Why did the semen cross the road?
I put the wrong socks on this morning
What do you call Batman when he leaves church?
Christian Bale.
A few days after Christmas, a mother was working in the kitchen listening to her young son playing with his new electric train in the living room.
She heard the train stop and her son said, "All of you sons of b*tches who want off, get the hell off now, cause this is the last stop! And all of you sons of b*tches who are getting on, get your asses in the train, cause we're going down the tracks." The mother went nuts and told her son, "We don't use that kind of language in this house. Now I want you to go to your room and you are to stay there for TWO HOURS. When you come out, you may play with your train, but I want you to use nice language." Two hours later, the son comes out of the bedroom and resumes playing with his train. Soon the train stopped and the mother heard her son say, "All passengers who are disembarking from the train, please remember to take all of your belongings with you. We thank you for riding with us today and hope your trip was a pleasant one.

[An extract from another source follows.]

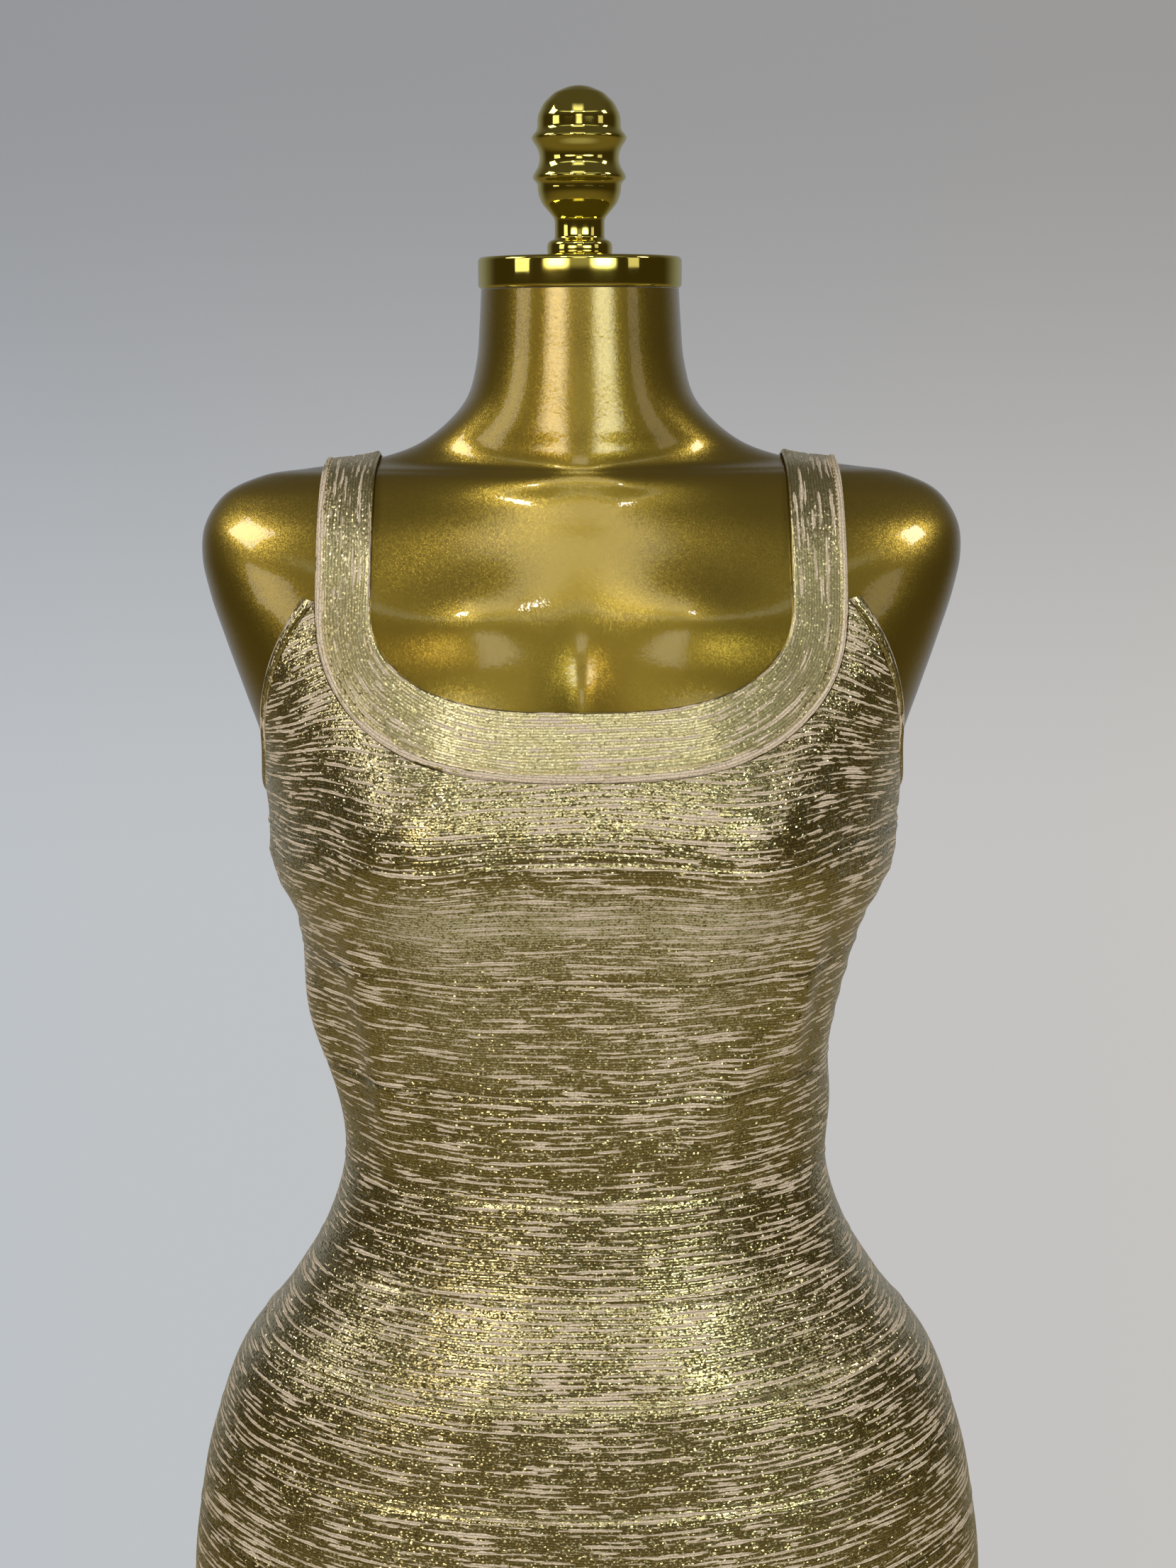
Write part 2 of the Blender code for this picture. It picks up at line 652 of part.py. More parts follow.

We hope you will ride with us again soon." She hears the little boy continue, "For those of you just boarding, we ask you to stow all of your hand luggage under your seat. Remember, there is no smoking on the train. We hope you will have a pleasant and relaxing journey with us today." As the mother began to smile, the child added, "For those of you who are pissed off about the TWO HOUR delay, please see the b*tch in the kitchen."
Where do suicide bombers go after they die?
Everywhere. Edit: Whoa thanks for the toilet seat.
I asked the doctor if I could administer my own anaesthetic…
He said, “Go ahead. Knock yourself out!”
Don’t you hate it when you smack a piñata expecting to find sweets inside…
And all you get is a hundred bee stings.